> [Objective] Repeat exactly the lines of the listing below, please, starting with the first and ending with the line containing "return Vector((p.x - above_bottom"; leave out the rest.

> [Available data]
* * *
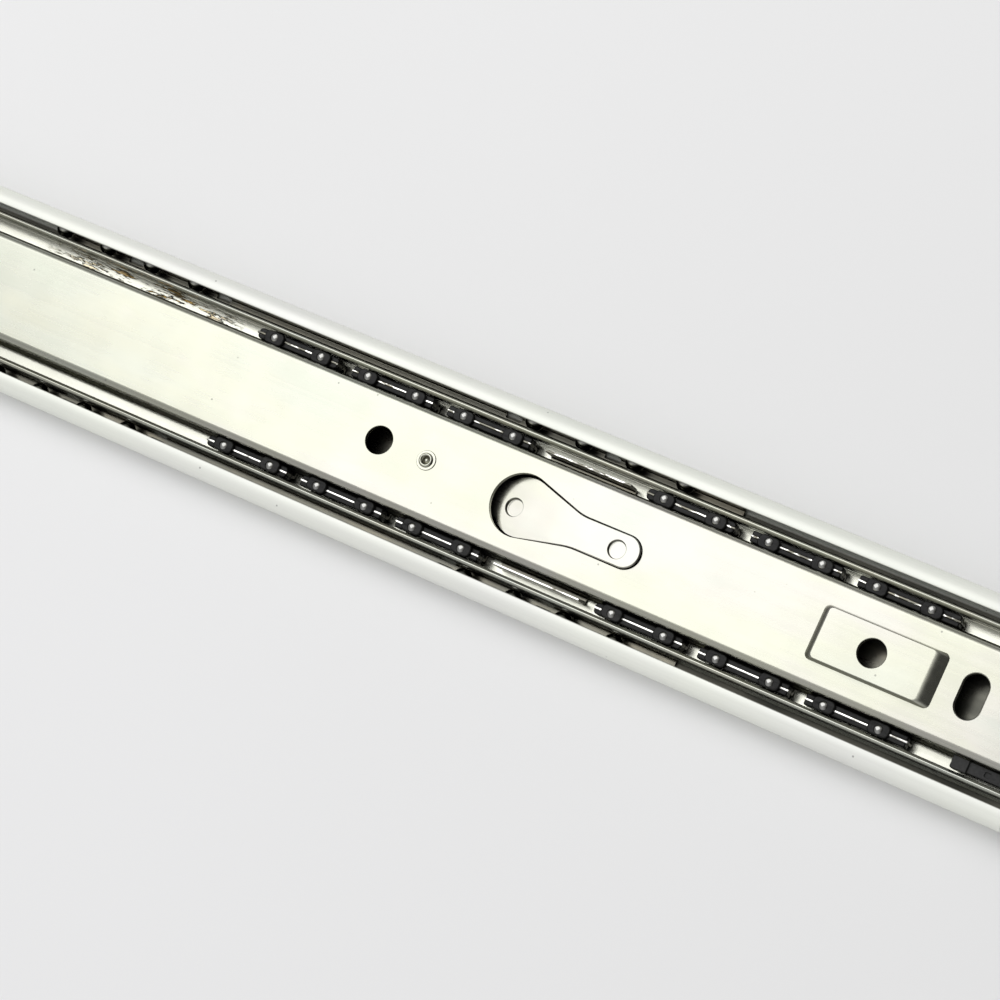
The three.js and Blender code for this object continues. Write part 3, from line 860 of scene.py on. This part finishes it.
def latch_outline(grow):
    """The flat strip under the web and the pear-shaped tongue, as one outline."""
    big = PEAR["big"] - LATCH_GAP + grow
    join = 180 - math.degrees(math.asin((STRIP_HALF + grow) / big))
    low, _ = node_box("release_latch")
    back = low.x
    pear = pear_outline(join)(grow - LATCH_GAP)
    upper = arc((back + 1, STRIP_HALF - 1), 1 + grow, 180, 90, 6)
    lower = arc((back + 1, -STRIP_HALF + 1), 1 + grow, 270, 180, 6)
    return upper + pear + lower


def soft_bend(ahead, spread, turn):
    """Height and slope at a distance past a bend that is spread out to both sides."""
    if ahead >= spread:
        return turn * ahead, turn
    share = max(ahead + spread, 0) / (2 * spread)
    return turn * spread * share * share, turn * share


def latch_bend(p):
    """Where a point of the flat latch goes: a step down, then a rise that is steep and then gentle."""
    down = min(max((p.x - LATCH_STEP["start"]) / (LATCH_STEP["end"] - LATCH_STEP["start"]), 0), 1)
    z = p.z - LATCH_STEP["depth"] * down * down * (3 - 2 * down)
    slope = 0
    for bend in LATCH_BENDS:
        rise, turn = soft_bend(p.x - bend["at"], bend["spread"], bend["turn"])
        z += rise
        slope += turn
    above_bottom = p.z - LATCH_TOP + LATCH_SHEET
    return Vector((p.x - above_bottom * slope, p.y, z))


def release_latch():
    bm = bmesh.new()
    bottom = LATCH_TOP - LATCH_SHEET
    button(bm, latch_outline, bottom, LATCH_TOP, 0.3)
    piece = to_object("latch_tongue", bm)
    bosses, hollows = bmesh.new(), bmesh.new()
    for x in (PEAR["big_x"] - 2.1, PEAR["tip_x"] - 1.7):
        button(bosses, circle_outline(x, CUP["y"], CUP["radius"] + CUP["wall"]),
               LATCH_TOP - CUP["depth"] - CUP["wall"], LATCH_TOP - 0.3, 0.2)
        dish(hollows, circle_outline(x, CUP["y"], CUP["radius"]), LATCH_TOP - CUP["depth"], LATCH_TOP)
    combine(piece, bosses, "UNION")
    rivet_hole = circle_outline(RIVET["x"], RIVET["y"], RIVET["latch_hole"], 32)
    punch(hollows, rivet_hole, bottom, LATCH_TOP)
    combine(piece, hollows, "DIFFERENCE")
    bm = bmesh.new()
    bm.from_mesh(piece.data)
    step_cuts = [LATCH_STEP["start"] + 0.4 * i for i in range(18)]
    bend_cuts = [LATCH_BENDS[1]["at"] + 0.8 * i for i in range(-5, 6)]
    for x in step_cuts + bend_cuts:
        everything = bm.verts[:] + bm.edges[:] + bm.faces[:]
        bmesh.ops.bisect_plane(bm, geom=everything, plane_co=(x * MM, 0, 0), plane_no=(1, 0, 0))
    for vertex in bm.verts:
        vertex.co = latch_bend(vertex.co / MM) * MM
    bm.to_mesh(piece.data)
    bm.free()
    shade(piece)
    finish(piece, "latch", "spring_steel", LATCH_ZINC, "release_latch")


def latch_rivet():
    """A tubular rivet: a thin flat brim, a rolled ring, and a hollow with a small dome in its middle."""
    low, high = node_box("latch_rivet")
    centre = (low + high) / 2
    radius = (high.x - low.x) / 2
    shank, collar = 1.5, 2.1
    under = LATCH_TOP - LATCH_SHEET - 0.3
    web = FACE_HEIGHT - SHEET
    profile = [(0, low.z), (radius - 0.3, low.z), (radius, low.z + 0.25), (radius, under - 0.15)]
    profile += [(radius - 0.15, under), (shank, under), (shank, LATCH_TOP + 0.1), (collar, LATCH_TOP + 0.1)]
    profile += [(collar, web - 0.1), (shank, web - 0.1), (shank, FACE_HEIGHT + 0.03)]
    brim = FACE_HEIGHT + 0.25
    profile += [(radius - 0.1, FACE_HEIGHT + 0.03), (radius, FACE_HEIGHT + 0.12), (radius - 0.1, brim)]
    ring, thick = 1.28, 0.42
    for degrees in range(0, 181, 20):
        angle = math.radians(degrees)
        profile.append((ring + thick * math.cos(angle), brim + (high.z - brim) * math.sin(angle)))
    profile += [(0.72, FACE_HEIGHT - 0.25), (0.5, FACE_HEIGHT + 0.05), (0.25, FACE_HEIGHT + 0.18)]
    profile += [(0, FACE_HEIGHT + 0.22)]
    bm = bmesh.new()
    points = [bm.verts.new((centre.x + r, centre.y, z)) for r, z in profile]
    edges = [bm.edges.new(pair) for pair in zip(points, points[1:])]
    bmesh.ops.spin(bm, geom=points + edges, cent=(centre.x, centre.y, 0), axis=(0, 0, 1),
                   angle=math.tau, steps=48, use_duplicate=False)
    bmesh.ops.remove_doubles(bm, verts=bm.verts, dist=1e-4)
    piece = to_object("latch_rivet_turned", bm)
    shade(piece)
    finish(piece, "inner", "spring_steel", LATCH_ZINC, "latch_rivet")


# ---------- Black mouldings ----------

def cage_stop(node, side):
    """A clip in the race beside the inner member, with a stepped head and a peg through the wall."""
    low, high = node_box(node)
    near = min(abs(low.y), abs(high.y))
    far = max(abs(low.y), abs(high.y))
    face = 12.1
    step = 3.7
    bm = bmesh.new()
    body = box_outline(low.x + 0.02, high.x, face, far - 0.2, 0.3)
    button(bm, body, low.z + 0.9, high.z - 0.6, 0.25)
    piece = to_object(node + "_moulded", bm)
    head = bmesh.new()
    button(head, box_outline(low.x, low.x + step, face, far, 0.3), low.z + 0.9, high.z, 0.25)
    combine(piece, head, "UNION")
    peg = bmesh.new()
    cross_bar(peg, CLIP_PEG_X, INNER_BALL["z"], near + 0.4, face + 0.5, PEG)
    combine(piece, peg, "UNION")
    tip = bmesh.new()
    rings = []
    for y, radius in ((near, 1.3), (near + 0.25, 1.7), (near + 0.6, 1.9), (near + 0.9, 1.9)):
        rings.append([(p.x, y, p.y) for p in arc((CLIP_PEG_X, INNER_BALL["z"]), radius, 0, 348.75, 31)])
    loft(tip, rings)
    combine(piece, tip, "UNION")
    ribs = bmesh.new()
    for i in range(4):
        x = low.x + step + 3.5 + 4.2 * i
        button(ribs, box_outline(x, x + 1.4, face + 0.7, far - 0.9, 0.3), high.z - 1.0, high.z + 1, 0.15)
    combine(piece, ribs, "DIFFERENCE")
    if side < 0:
        mirror(piece)
    shade(piece)
    finish(piece, "inner", "black_nylon", NYLON, node)


def rear_bumpers():
    low, high = node_box("outer_rear_bumper")
    bm = bmesh.new()
    button(bm, box_outline(low.x, high.x, low.y, high.y, 1.0), 1.5, high.z, 0.4)
    piece = to_object("outer_rear_bumper_moulded", bm)
    peg, pocket = bmesh.new(), bmesh.new()
    button(peg, circle_outline(OUTER_PEG_X, 0, PEG, 32), low.z, 2.5, 0.2)
    combine(piece, peg, "UNION")
    button(pocket, box_outline(low.x + 4, high.x + 1, -3, 3, 0.6), 4.5, 9, 0.3)
    combine(piece, pocket, "DIFFERENCE")
    shade(piece)
    finish(piece, "outer", "black_nylon", NYLON, "outer_rear_bumper")

    low, high = node_box("intermediate_rear_bumper")
    bm = bmesh.new()
    button(bm, box_outline(low.x, high.x, low.y, high.y, 1.0), 3.7, high.z, 0.25)
    piece = to_object("intermediate_rear_bumper_moulded", bm)
    pegs = bmesh.new()
    for y in (-MIDDLE_PEGS["y"], MIDDLE_PEGS["y"]):
        button(pegs, circle_outline(MIDDLE_PEGS["x"], y, PEG, 32), low.z, 4.2, 0.2)
    combine(piece, pegs, "UNION")
    shade(piece)
    finish(piece, "intermediate", "black_nylon", NYLON, "intermediate_rear_bumper")


# ---------- Room, light and camera ----------

# In metres and watts
SOFTBOX = {"power": 6.9, "size": 0.95, "target": (0.1, 0, 0.01), "way": (-0.34, 0.3, 0.9), "away": 1.15}
FLOOR_SIZE = 20
FLOOR_GAP = 0.0002


def studio():
    bm = bmesh.new()
    bmesh.ops.create_grid(bm, x_segments=1, y_segments=1, size=FLOOR_SIZE)
    mesh = bpy.data.meshes.new("floor")
    bm.to_mesh(mesh)
    bm.free()
    floor = bpy.data.objects.new("floor", mesh)
    floor.location.z = CAD_BOX[0][2] - FLOOR_GAP
    mesh.materials.append(floor_paper())
    bpy.context.scene.collection.objects.link(floor)

    sky()
    way = Vector(SOFTBOX["way"]).normalized()
    softbox = bpy.data.lights.new("softbox", "AREA")
    softbox.shape = "SQUARE"
    softbox.size = SOFTBOX["size"]
    softbox.energy = SOFTBOX["power"]
    lamp = bpy.data.objects.new("softbox", softbox)
    lamp.location = Vector(SOFTBOX["target"]) + way * SOFTBOX["away"]
    lamp.rotation_euler = (-way).to_track_quat("-Z", "Y").to_euler()
    bpy.context.scene.collection.objects.link(lamp)


def sky():
    """A dim pale room: lighter to the sides of the slide, darker beyond its drawn end."""
    world = bpy.data.worlds.new("studio")
    bpy.context.scene.world = world
    world.use_nodes = True
    tree = world.node_tree
    direction = tree.nodes.new("ShaderNodeTexCoord").outputs["Generated"]

    def facing(way, low, high, to_low, to_high):
        dot = tree.nodes.new("ShaderNodeVectorMath")
        dot.operation = "DOT_PRODUCT"
        tree.links.new(direction, dot.inputs[0])
        dot.inputs[1].default_value = Vector(way).normalized()
        step = tree.nodes.new("ShaderNodeMapRange")
        step.interpolation_type = "SMOOTHSTEP"
        tree.links.new(dot.outputs["Value"], step.inputs["Value"])
        step.inputs["From Min"].default_value = low
        step.inputs["From Max"].default_value = high
        step.inputs["To Min"].default_value = to_low
        step.inputs["To Max"].default_value = to_high
        return step.outputs["Result"]

    def combined(a, b, operation):
        made = tree.nodes.new("ShaderNodeMath")
        made.operation = operation
        tree.links.new(a, made.inputs[0])
        tree.links.new(b, made.inputs[1])
        return made.outputs[0]

    glow = facing((-0.3, 0.2, 0.93), 0.55, 1.0, 0.3, 1.0)
    near = facing((0.1, -1.0, 0.3), 0.4, 0.95, 0.0, 0.65)
    far = facing((-0.1, 1.0, 0.3), 0.4, 0.95, 0.0, 0.15)
    dark_end = facing((1.0, 0.1, 0.35), 0.45, 0.92, 1.0, 0.35)
    background = tree.nodes["Background"]
    behind = combined(combined(glow, far, "ADD"), dark_end, "MULTIPLY")
    tree.links.new(combined(behind, near, "ADD"), background.inputs["Strength"])
    background.inputs["Color"].default_value = (1, 1, 1, 1)


CAMERA_LENS = 102.8
CAMERA_PLACE = Vector((0.32436, -0.05508, 0.59335))
CAMERA_RIGHT = Vector((0.85787, 0.42005, -0.29601))
CAMERA_FORWARD = Vector((-0.36270, 0.08689, -0.92785))


def camera():
    """Looks down on the slide from beyond its drawn end, so that it runs from upper left to lower right."""
    data = bpy.data.cameras.new("camera")
    data.sensor_width = 36
    data.lens = CAMERA_LENS
    data.clip_start = 0.05
    made = bpy.data.objects.new("camera", data)
    up = CAMERA_RIGHT.cross(CAMERA_FORWARD)
    axes = Matrix((CAMERA_RIGHT, up, -CAMERA_FORWARD)).transposed()
    made.matrix_world = Matrix.Translation(CAMERA_PLACE) @ axes.to_4x4()
    bpy.context.scene.collection.objects.link(made)
    bpy.context.scene.camera = made


outer_member()
intermediate_member()
inner_member()
cage("outer_cage_strip", "outer_ball_retainer", "outer_cage", OUTER_BALL, OUTER_CAGE)
cage("inner_cage_strip", "inner_ball_retainer", "inner_cage", INNER_BALL, INNER_CAGE)
ball_holders()
balls()
release_latch()
latch_rivet()
cage_stop("cage_stop_near", -1)
cage_stop("cage_stop_far", 1)
rear_bumpers()
studio()
camera()
bpy.context.scene.view_settings.view_transform = "Standard"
* * *
> [Written response]
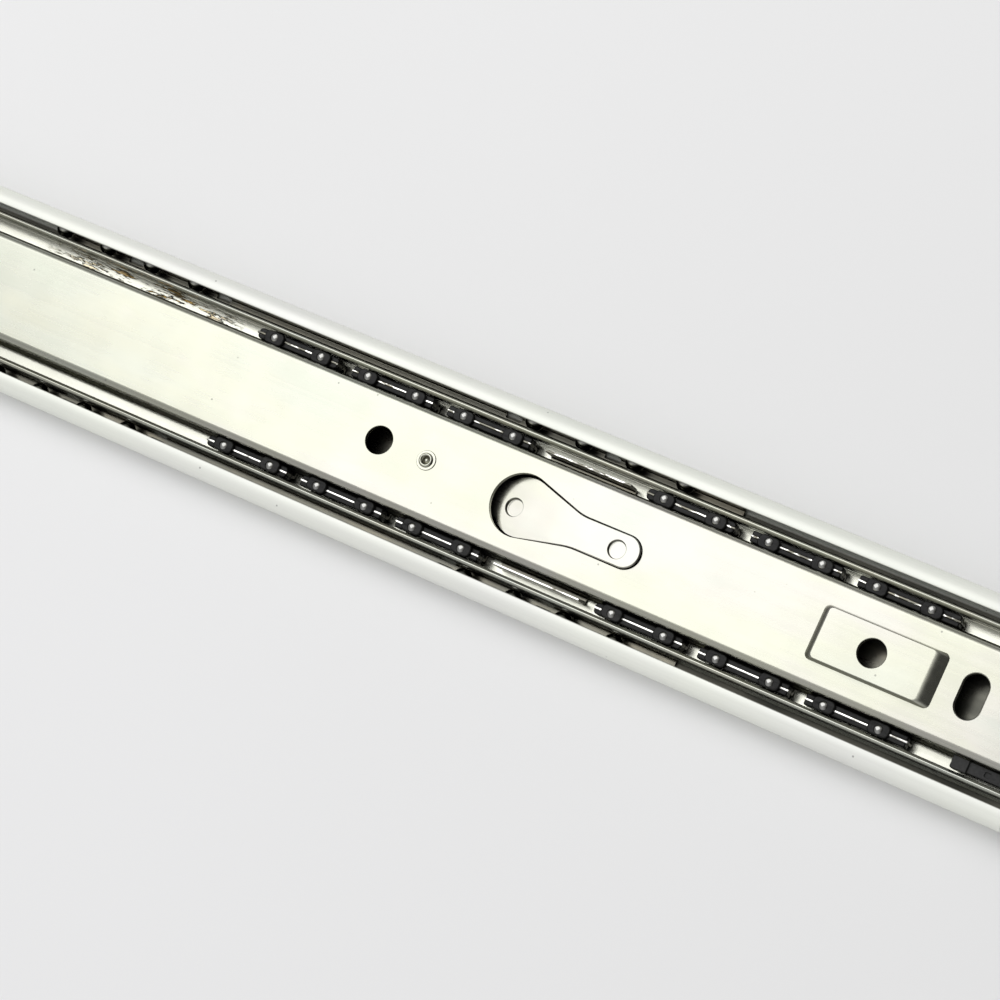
The three.js and Blender code for this object continues. Write part 3, from line 860 of scene.py on. This part finishes it.
def latch_outline(grow):
    """The flat strip under the web and the pear-shaped tongue, as one outline."""
    big = PEAR["big"] - LATCH_GAP + grow
    join = 180 - math.degrees(math.asin((STRIP_HALF + grow) / big))
    low, _ = node_box("release_latch")
    back = low.x
    pear = pear_outline(join)(grow - LATCH_GAP)
    upper = arc((back + 1, STRIP_HALF - 1), 1 + grow, 180, 90, 6)
    lower = arc((back + 1, -STRIP_HALF + 1), 1 + grow, 270, 180, 6)
    return upper + pear + lower


def soft_bend(ahead, spread, turn):
    """Height and slope at a distance past a bend that is spread out to both sides."""
    if ahead >= spread:
        return turn * ahead, turn
    share = max(ahead + spread, 0) / (2 * spread)
    return turn * spread * share * share, turn * share


def latch_bend(p):
    """Where a point of the flat latch goes: a step down, then a rise that is steep and then gentle."""
    down = min(max((p.x - LATCH_STEP["start"]) / (LATCH_STEP["end"] - LATCH_STEP["start"]), 0), 1)
    z = p.z - LATCH_STEP["depth"] * down * down * (3 - 2 * down)
    slope = 0
    for bend in LATCH_BENDS:
        rise, turn = soft_bend(p.x - bend["at"], bend["spread"], bend["turn"])
        z += rise
        slope += turn
    above_bottom = p.z - LATCH_TOP + LATCH_SHEET
    return Vector((p.x - above_bottom * slope, p.y, z))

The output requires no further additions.